▸ **Set exercise**:
Give the total number of lines with the word "that" in them, and no other words.

▸ **Dataset extract**:

################

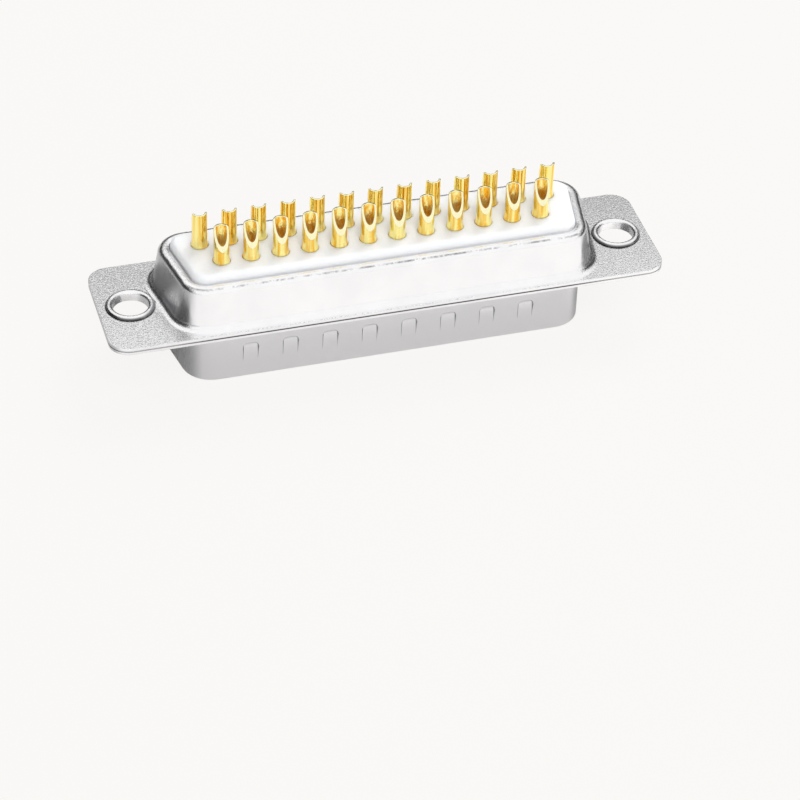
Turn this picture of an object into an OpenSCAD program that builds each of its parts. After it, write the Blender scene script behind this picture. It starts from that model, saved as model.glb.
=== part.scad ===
// D-shaped plug connector with 25 turned contacts and solder cups.
// The origin is midway between the two flange holes, on the face of the flange that meets the panel.
// +Z points to the solder cups and -Z to the mating side. The narrow side of the D lies at -Y.

/* [Mating shell] */
// Distance from the end of the flange to the inside of the mating shell, where the shell is longest
shell_inset = 7.04; // [6.9:0.02:7.4]
// Inside width of the mating shell
mating_w = 8.36; // [8.2:0.02:9]
// Angle of the two slanted ends of the D
slant = 10; // [6:1:14]
// Inside corner radius of the mating shell
mating_r = 2.5; // [2:0.1:3]
// How far the mating shell stands out from the flange
mating_depth = 5.8; // [5.2:0.1:7]
// Radius of the bend between the flange and the mating shell, on its outside
front_bend_r = 0.9; // [0.7:0.05:1]

/* [Sheet and flange] */
// Thickness of the sheet of both shells
sheet = 0.36; // [0.3:0.02:0.45]
// Length of the flange
flange_l = 53.04; // [48:0.02:58]
// Width of the flange
flange_w = 12.55; // [12.35:0.05:14]
// Corner radius of the flange
flange_r = 1.9; // [1:0.1:3]
// Distance from the end of the flange to the axis of a flange hole
hole_inset = 3; // [2.8:0.02:3.1]
// Clear diameter of the flange holes
hole_d = 3.3; // [2.9:0.05:3.4]

/* [Eyelets] */
// Wall of the eyelet that is drawn out of each flange hole
eyelet_wall = 0.3; // [0.22:0.02:0.34]
// Diameter of the flared eyelet ring
eyelet_ring_d = 4.6; // [4.5:0.05:4.75]
// Radius at the mouth of the hole, on the panel side
hole_mouth_r = 0.18; // [0.1:0.02:0.2]

/* [Pressed dimples] */
// Number of dimples on each long wall
dimple_count = 8; // [2:1:9]
// Distance between two dimples
dimple_pitch = 3.79; // [3:0.01:3.9]
// Width of a dimple
dimple_w = 1.4; // [1:0.05:1.6]
// Length of a dimple, from its step to where its ramp ends
dimple_l = 2.1; // [1.6:0.1:2.4]
// How deep a dimple is pressed in
dimple_depth = 0.26; // [0.16:0.02:0.28]
// Distance from the flange to the step of a dimple
dimple_start = 2.1; // [1.7:0.1:2.4]
// Corner radius of a dimple's step
dimple_r = 0.4; // [0.2:0.05:0.45]

/* [Rear shell] */
// Distance from the inside of the mating shell out to where the rear shell's bend leaves the flange
base_out = 2; // [1.9:0.02:2.06]
// Height of the rear shell above the flange
rear_h = 4.15; // [4:0.05:4.6]
// Angle by which the walls of the rear shell lean inward
draft = 10; // [6:1:12]
// Radius of the bend between the flange and the rear shell, on its outside
rear_bend_r = 0.75; // [0.6:0.05:0.9]
// Outside radius of the shoulder of the rear shell
shoulder_r = 0.7; // [0.55:0.05:0.8]
// Width of the lip inside the shoulder
lip_w = 0.4; // [0.3:0.02:0.5]
// Angle by which the lip turns down toward the island
lip_turn = 28; // [10:1:35]
// How much tighter the corners of the rear shell are than those of the mating shell, at equal size
tighter = 0.6; // [0.2:0.1:0.8]

/* [Insulators] */
// Height of the joint between the two insulators, above the panel face of the flange
joint_z = 2.2; // [2:0.1:2.8]
// How far the island of the rear insulator stands above the lip
island_rise = 0.66; // [0.62:0.02:0.8]
// Radius of the island's upper edge
island_r = 0.6; // [0.4:0.02:0.62]

/* [Contacts] */
// Distance between the contacts of a row
pitch = 2.77; // [2.7:0.01:2.79]
// Least distance from the axis of an end contact to the inside of the mating shell
end_room = 2.8; // [2.7:0.01:2.85]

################

▸ **Exercise answer**:
3